Specialty platforms and web data products need to incorporate varied web data, and lots of it, for their customers to succeed. And companies worldwide use Webz.io as their go-to source for structured data from the open, deep, and dark web.

Web-Data-Extraction-03

Best practices for scaling web data extraction operations

As your need for web data grows, so does the complexity of managing extraction workflows at scale. Whether you’re pulling data from a handful of sources or thousands, scaling web data operations effectively requires the right mix of automation, infrastructure, and process control. Here are some best practices to keep in mind:

Automate where it counts

Manual scraping quickly becomes unsustainable as data needs increase. Use APIs or a scalable web data extraction tool to automate data collection and integrate directly with your systems. Platforms like Webz.io provide reliable, ready-to-use data feeds – reducing the overhead of building and maintaining your own crawlers.

Optimize data storage

High-volume data extraction generates massive amounts of information. Use scalable storage solutions – such as cloud object storage like AWS S3 or Google Cloud Storage to manage this influx efficiently. Structure your data using formats like JSON or Parquet to keep it compact and query-friendly.

Streamline processing pipelines

Once data is collected, it must be cleaned, enriched, and made ready for use. Adopt distributed data processing tools like Apache Spark or cloud-native ETL pipelines to accelerate processing without bottlenecks. Wherever possible, enrich data at the source (via smart feeds) to reduce downstream effort.

Ensure data quality and consistency

Scaling means more than collecting more data – it also means collecting better data. Set up monitoring to flag data gaps, broken pipelines, or source changes. Establish validation rules and version controls to ensure consistency across feeds and timeframes.

Plan for compliance and governance

As you scale, be mindful of evolving data privacy regulations. Work with providers who adhere to relevant standards and ensure you maintain proper data governance protocols across your systems.
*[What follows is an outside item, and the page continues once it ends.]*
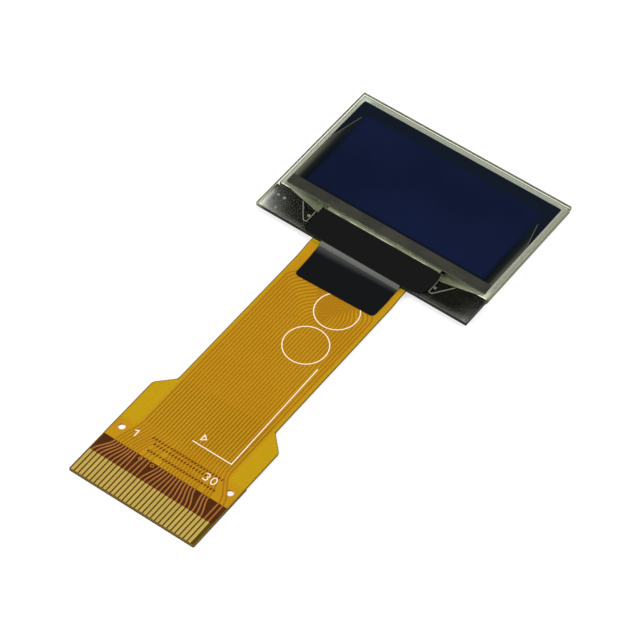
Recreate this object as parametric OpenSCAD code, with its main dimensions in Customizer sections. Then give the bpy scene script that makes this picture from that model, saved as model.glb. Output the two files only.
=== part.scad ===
// Small OLED display module: a sealed glass panel with its driver chip on a
// ledge, and a flexible printed tail that ends in a plug-in contact edge.
//
// Millimetres. The origin is the centre of the back glass, on its outer face.
// +X runs across the panel, +Y away from the tail, +Z towards the viewer.
// Distances along the tail are measured from the ledge's edge, towards the contacts.

/* [Panel glass] */
// Width of the front glass
panel_w = 26.7; // [26:0.1:34]
// Length of the front glass, ledge included
panel_l = 19.26; // [18.5:0.02:26]
// Thickness of the front glass
glass_t = 0.5; // [0.3:0.05:1.1]
// Length of the ledge that the back glass leaves free
ledge_l = 3.95; // [3.8:0.05:5]
// Thickness of the back glass
back_t = 0.5; // [0.45:0.05:1.1]
// Inset of the back glass at each side
back_side_inset = 0.15; // [0:0.05:0.4]
// Inset of the back glass at the far edge
back_far_inset = 0.1; // [0:0.05:0.4]
// Width of the back glass's rim round its pocket
rim_w = 1.1; // [0.8:0.1:1.5]
// Depth of the pocket in the back glass
pocket_h = 0.3; // [0.2:0.05:0.35]

/* [Seal and drying sheet] */
// Gap between the two glasses, which the sealant fills
seal_t = 0.05; // [0.04:0.01:0.1]
// Width of the sealant ring
seal_w = 1.0; // [0.6:0.1:1.4]
// Setback of the sealant from the back glass's edge
seal_setback = 0.1; // [0.05:0.05:0.3]
// Thickness of the drying sheet
desiccant_t = 0.15; // [0.1:0.01:0.2]
// Clearance round the drying sheet in its pocket
desiccant_gap = 0.5; // [0.2:0.1:1]

/* [Polarizer] */
// Setback of the polarizer from the front glass's sides
pol_side_gap = 0.68; // [0.4:0.02:1]
// Sideways offset of the polarizer, from fitting it by hand
pol_shift = 0.18; // [-0.3:0.02:0.3]
// Setback of the polarizer from the front glass's far edge
pol_far_gap = 1.1; // [0.3:0.05:1.5]
// Setback of the polarizer from the line where the back glass starts
pol_setback = 0.15; // [0:0.05:0.5]
// Corner radius of the polarizer film
pol_r = 0.25; // [0.1:0.05:1]
// Thickness of the polarizer film
pol_t = 0.2; // [0.1:0.01:0.3]

/* [Pixels and leads] */
// Number of pixel columns
columns = 128; // [96:1:132]
// Number of pixel rows
rows = 64; // [32:1:64]
// Distance from the front glass's sides to the pixels
pixel_side_gap = 2.478; // [2.4:0.01:3]
// Distance from the front glass's far edge to the pixels
pixel_far_gap = 2.946; // [2.6:0.01:3.5]
// Distance from the back glass's start to the first pixel row
pixel_near_gap = 1.5; // [1.4:0.05:2]
// Unlit part of the pitch between two pixels
pixel_gap = 0.016; // [0.01:0.002:0.03]
// Thickness of the metal and pixel films on the glass
lead_t = 0.02; // [0.015:0.005:0.025]
// Width of each bundle of row leads
row_bundle_w = 1.3; // [0.8:0.1:1.4]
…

Scaling web data extraction doesn’t need to be overwhelming – with the right tools and practices, your data operations can grow as fast as your business does.

By implementing these best practices, businesses can ensure their web data initiatives are not only robust but also future-proof.

Webz.io web data APIs

Webz.io collects data from open, dark, and deep web sources. We provide this data in the form of feeds, most of which we make available through REST APIs. Using our APIs, platforms, and applications can generate relevant insights at scale. Here are brief overviews of our API products:

Open web APIs

  • News API Use this feed for news aggregation, brand monitoring, sentiment analysis, and competitive intelligence. Our feeds provide data from millions of daily news articles and enrich the data with smart entities like sentiment and type. You get access to news sources in 170+ languages going back to 2008. The News API uses an Adaptive Crawler, a proprietary technology we created to increase the number (it doubled!) of news articles we gather daily.
  • Blogs API This feed works great for sentiment analysis, market and product research, brand monitoring, and competitive intelligence. You get current data from blogs across the globe, and our platform enriches the data with smart entities, sentiment, and categories. The API provides live and historical blog data in 170+ languages.
  • Forums APIThis API provides relevant contextual information from forums across the open web that you can use for sentiment analysis, market and product research, brand monitoring, and competitive intelligence. Every day, Webz.io crawls millions of forum posts from across the globe. You get access to newly released posts and posts going back to 2008 in 170+ languages.
  • Archived Web Data API This API offers on-demand access to over 80TB of historical web content from news outlets, blogs, forums, and review sites, going back to 2008. It’s a powerful resource for anyone training AI or NLP models, with clean, structured data enriched with sentiment and entity tags. Whether you’re tracking long-term trends or building smarter algorithms, this API gives you the scale and depth you need.

Dark and deep web APIs

  • Dark Web APIMonitor threats in real time with structured access to dark web forums, marketplaces, and messaging platforms like Telegram. This API is built for threat intelligence, fraud detection, brand protection, and digital risk monitoring. It extracts and enriches data from hidden and hard-to-access sources, including password-protected content. It also flags high-risk mentions tied to hacking, data leaks, illicit trade, and extremist activity.
  • Data Breach Detection API Gain real-time access to compromised data from millions of sources across the deep and dark web, including forums, marketplaces, and messaging platforms. This API enables continuous monitoring of leaked information such as emails, domains, credit card numbers, BINs, phone numbers, and Social Security Numbers. With standardized and structured breach data feeds, it’s ideal for digital risk protection, fraud detection, brand protection, and threat intelligence.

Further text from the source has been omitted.